DO THIS: Restate word for word the lines of the data below, from the first through the one that has "shield_t = 0.8; // [0.6:0.1:1.2]".

DATA BLOCK:
>>>

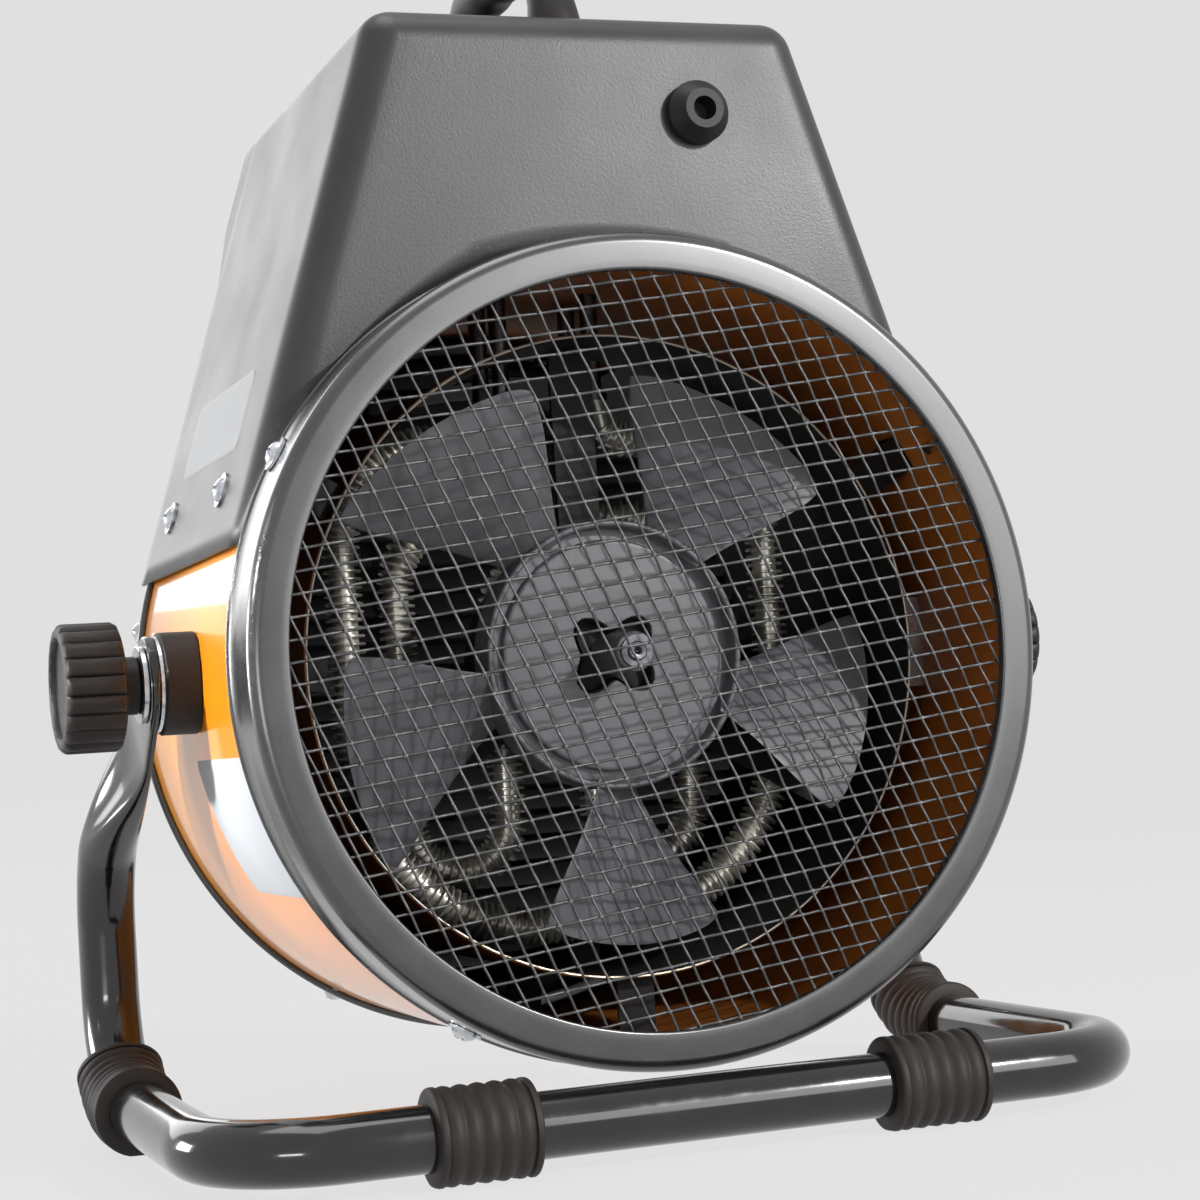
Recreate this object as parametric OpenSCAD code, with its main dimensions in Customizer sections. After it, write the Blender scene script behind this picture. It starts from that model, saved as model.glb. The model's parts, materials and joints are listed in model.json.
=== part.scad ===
// Drum fan heater on a bent tube stand.
// Millimetres. +Z up, the air outlet faces -Y, the intake faces +Y, the floor is Z = 0.

/* [Drum] */
// Outer diameter of the rings at both ends of the drum
ring_d = 250; // [220:1:290]
// Length from the back of the intake ring to the front of the outlet ring
drum_l = 186; // [175:1:230]
// Thickness of the drum, ring and box sheet
sheet_t = 1; // [0.8:0.1:1.6]
// Width of the intake ring's face around its opening
intake_face = 12; // [10:1:20]
// Width of the outlet ring's face around its opening
outlet_face = 13; // [10:1:20]
// Width of the intake ring's skirt over the drum
rear_skirt = 28; // [20:1:32]
// Width of the outlet ring's skirt over the drum
front_skirt = 10; // [8:1:16]
// Radius of the rounded outer edge of a ring
ring_edge_r = 4; // [2:0.5:6]
// How far the lip around a ring's opening turns in
lip_depth = 3; // [2:0.5:5]
// Radius of the rounded edge of a ring's opening
lip_r = 1.5; // [1.2:0.1:2]

/* [Grilles] */
// Distance between neighbouring wires of the intake mesh
mesh_pitch = 12.7; // [12:0.1:20]
// Thickness of the mesh wires
mesh_wire = 1.2; // [0.8:0.1:1.6]
// Slope of the first set of mesh wires
mesh_angle_a = -7; // [-15:1:15]
// Slope of the second set of mesh wires
mesh_angle_b = 67; // [50:1:90]
// How far the mesh reaches behind the intake ring's face
mesh_grip = 5; // [3:0.5:6]
// Height from one slat of the outlet guard to the next
slat_pitch = 9; // [8:0.1:9.5]
// Sheet of the slats, measured upright
slat_t = 1.4; // [1:0.1:2]
// Depth of the outlet guard's ring and posts
guard_wire = 2.6; // [2:0.1:4]

/* [Heat shield] */
// Space between the drum and the inner heat shield
shield_space = 22.7; // [18:0.1:26]
// Depth of the heat shield's rear edge behind the back of the heater
shield_rear = 38; // [36:1:42]
// Thickness of the heat shield sheet
shield_t = 0.8; // [0.6:0.1:1.2]

/* [Fan] */
// Space between the blade tips and the heat shield
tip_space = 6; // [5:1:20]
// Number of fan blades
blades = 5; // [3:1:7]
// Outer diameter of the fan hub
hub_d = 84; // [70:1:90]
// Depth of the hub's rear rim behind the back of the heater
hub_rear = 41; // [40:1:44]
// Height of the fan hub
hub_h = 14; // [12:1:16]
// Pitch of a blade at its root
root_pitch = 38; // [25:1:42]
// Pitch of a blade at its tip
tip_pitch = 20; // [12:1:26]
// Thickness of a blade
blade_t = 2; // [1.5:0.1:3]
// Diameter of the fan shaft
shaft_d = 6; // [5:0.5:8]
// Length of the hub's boss towards the intake
boss_l = 17; // [10:1:20]

/* [Motor] */
// Diameter of the motor body
motor_d = 68; // [55:1:74]
// Length of the motor body
motor_l = 32; // [28:1:34]
// Distance from the fan hub to the motor bracket
motor_gap = 12; // [10:1:14]
// Thickness of the motor bracket
bracket_t = 2; // [1.5:0.1:3]
// Width of a motor bracket arm
arm_w = 14; // [10:1:18]

/* [Heating elements] */
// Diameter over the fins of a heating element
element_d = 12.6; // [10:0.1:14]
// Distance from the heat shield to the middle of the outer element
outer_space = 25.7; // [25:0.1:30]
// Distance between the middles of the two elements
inner_space = 23.5; // [20:0.1:26]
// Upper corner radius of the outer element loop
outer_corner = 34; // [30:1:36]
// Lower corner radius of the outer element loop
outer_sweep = 60; // [54:1:62]
// How far the outer element loop reaches below the axis
outer_low = 85; // [80:1:87]
// Corner radius of the inner element loop
inner_corner = 22; // [16:1:26]
// Depth of the outer element loop
outer_depth = 90; // [86:1:94]
// Depth of the inner element loop
inner_depth = 112; // [108:1:118]
// Half distance between the two ends of a loop
loop_gap = 16; // [14:1:20]
// Straight length of the inner element below the axis
inner_low = 50; // [44:1:54]
// Height of the inner element's middle arch above the axis, without its bend
inner_arch = 18; // [10:1:20]
// Diameter of the plain pins at the element ends
pin_d = 6; // [5:0.5:8]

/* [Control box] */
// Height of the box above the drum
box_over = 75; // [68:1:90]
// Slope of the box side walls from the vertical
wall_slope = 17.5; // [14:0.5:22]
// Radius of the box corners
corner_r = 11; // [8:0.5:16]
// Height above the drum where the control panel starts
panel_over = 19; // [15:1:23]
// How far the control panel stands out in front
panel_out = 14; // [10:1:18]
// Wall thickness of the control panel
panel_t = 2.5; // [2:0.1:3.5]
// Height of the panel's sloping lower part
panel_slope_h = 22; // [16:1:24]
// Distance from the box top down to the knobs and the lamp
knob_drop = 18; // [17:1:20]
// Distance of each control knob from the middle
knob_x = 36; // [30:1:42]
// Diameter of a control knob
control_d = 27; // [22:1:28]
// Height of a control knob
control_h = 15; // [12:1:18]
// Diameter of the pilot lamp
lamp_d = 10; // [8:0.5:14]

/* [Carry handle] */
// Height of the handle above the box
handle_h = 44; // [40:1:55]
// Distance between the two handle feet
handle_span = 96; // [85:1:105]
// Thickness of the handle grip
handle_d = 18; // [14:1:22]

/* [Pivot] */
// Depth of the tilt axis behind the back of the heater
pivot_depth = 88; // [84:1:96]
// Diameter of the plastic spacers
spacer_d = 32; // [30:1:38]
// Length of a spacer from the drum to the stand
spacer_l = 11.3; // [8:0.1:14]
// Diameter of the threaded stud
stud_d = 8; // [6:0.5:10]
// Diameter of the clamp washers
washer_d = 24; // [20:1:28]
// Thickness of the outer clamp washers
washer_t = 2; // [1:0.1:3]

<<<

EXERCISE RESPONSE:
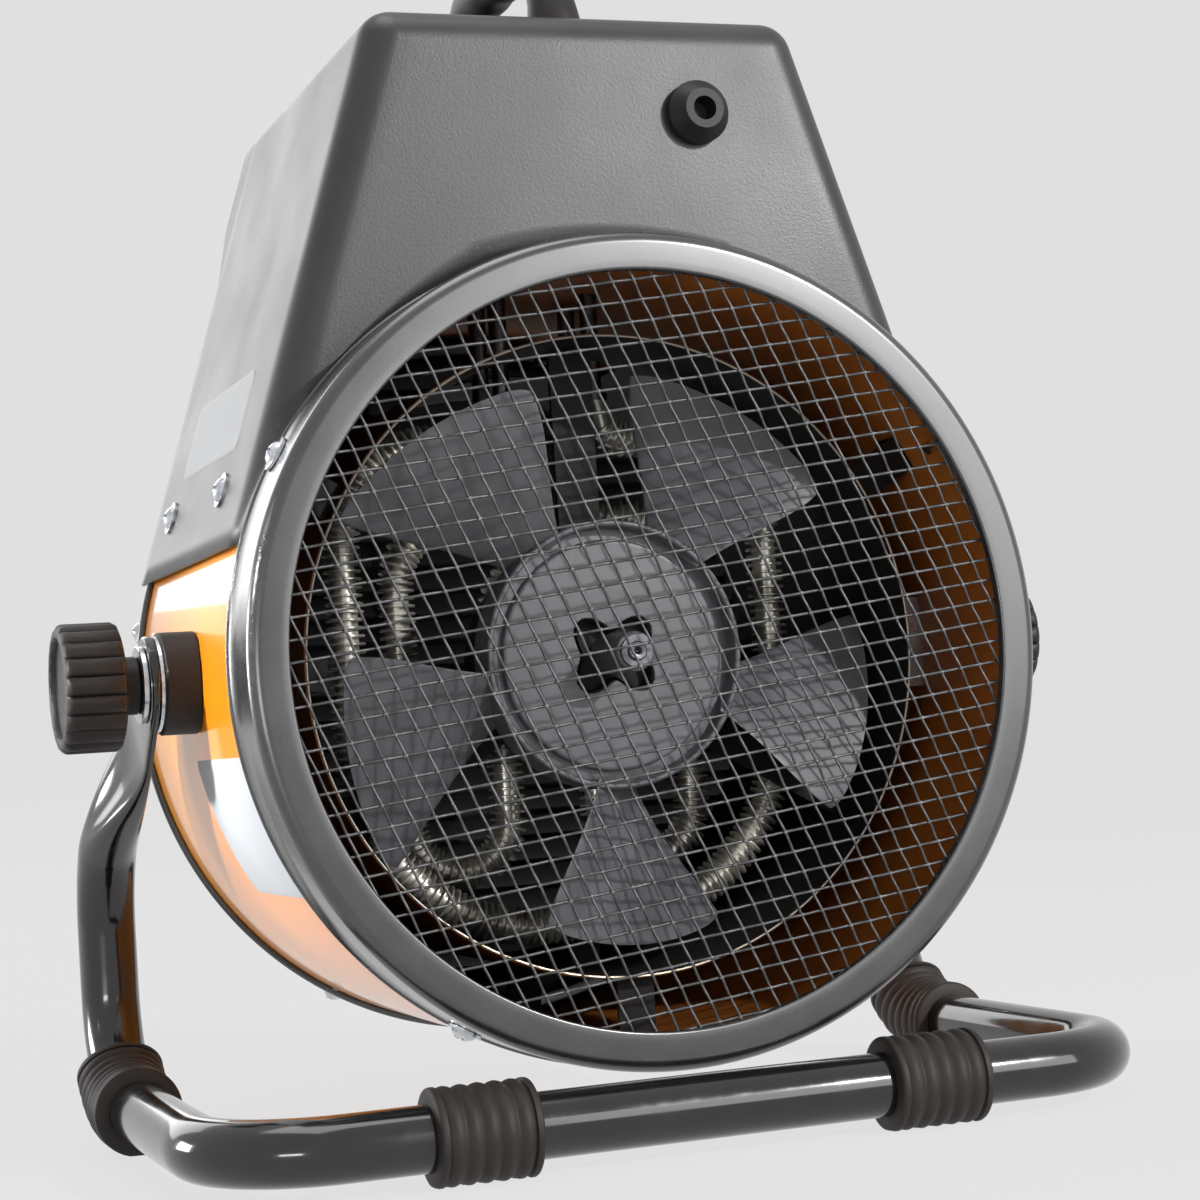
Recreate this object as parametric OpenSCAD code, with its main dimensions in Customizer sections. After it, write the Blender scene script behind this picture. It starts from that model, saved as model.glb. The model's parts, materials and joints are listed in model.json.
=== part.scad ===
// Drum fan heater on a bent tube stand.
// Millimetres. +Z up, the air outlet faces -Y, the intake faces +Y, the floor is Z = 0.

/* [Drum] */
// Outer diameter of the rings at both ends of the drum
ring_d = 250; // [220:1:290]
// Length from the back of the intake ring to the front of the outlet ring
drum_l = 186; // [175:1:230]
// Thickness of the drum, ring and box sheet
sheet_t = 1; // [0.8:0.1:1.6]
// Width of the intake ring's face around its opening
intake_face = 12; // [10:1:20]
// Width of the outlet ring's face around its opening
outlet_face = 13; // [10:1:20]
// Width of the intake ring's skirt over the drum
rear_skirt = 28; // [20:1:32]
// Width of the outlet ring's skirt over the drum
front_skirt = 10; // [8:1:16]
// Radius of the rounded outer edge of a ring
ring_edge_r = 4; // [2:0.5:6]
// How far the lip around a ring's opening turns in
lip_depth = 3; // [2:0.5:5]
// Radius of the rounded edge of a ring's opening
lip_r = 1.5; // [1.2:0.1:2]

/* [Grilles] */
// Distance between neighbouring wires of the intake mesh
mesh_pitch = 12.7; // [12:0.1:20]
// Thickness of the mesh wires
mesh_wire = 1.2; // [0.8:0.1:1.6]
// Slope of the first set of mesh wires
mesh_angle_a = -7; // [-15:1:15]
// Slope of the second set of mesh wires
mesh_angle_b = 67; // [50:1:90]
// How far the mesh reaches behind the intake ring's face
mesh_grip = 5; // [3:0.5:6]
// Height from one slat of the outlet guard to the next
slat_pitch = 9; // [8:0.1:9.5]
// Sheet of the slats, measured upright
slat_t = 1.4; // [1:0.1:2]
// Depth of the outlet guard's ring and posts
guard_wire = 2.6; // [2:0.1:4]

/* [Heat shield] */
// Space between the drum and the inner heat shield
shield_space = 22.7; // [18:0.1:26]
// Depth of the heat shield's rear edge behind the back of the heater
shield_rear = 38; // [36:1:42]
// Thickness of the heat shield sheet
shield_t = 0.8; // [0.6:0.1:1.2]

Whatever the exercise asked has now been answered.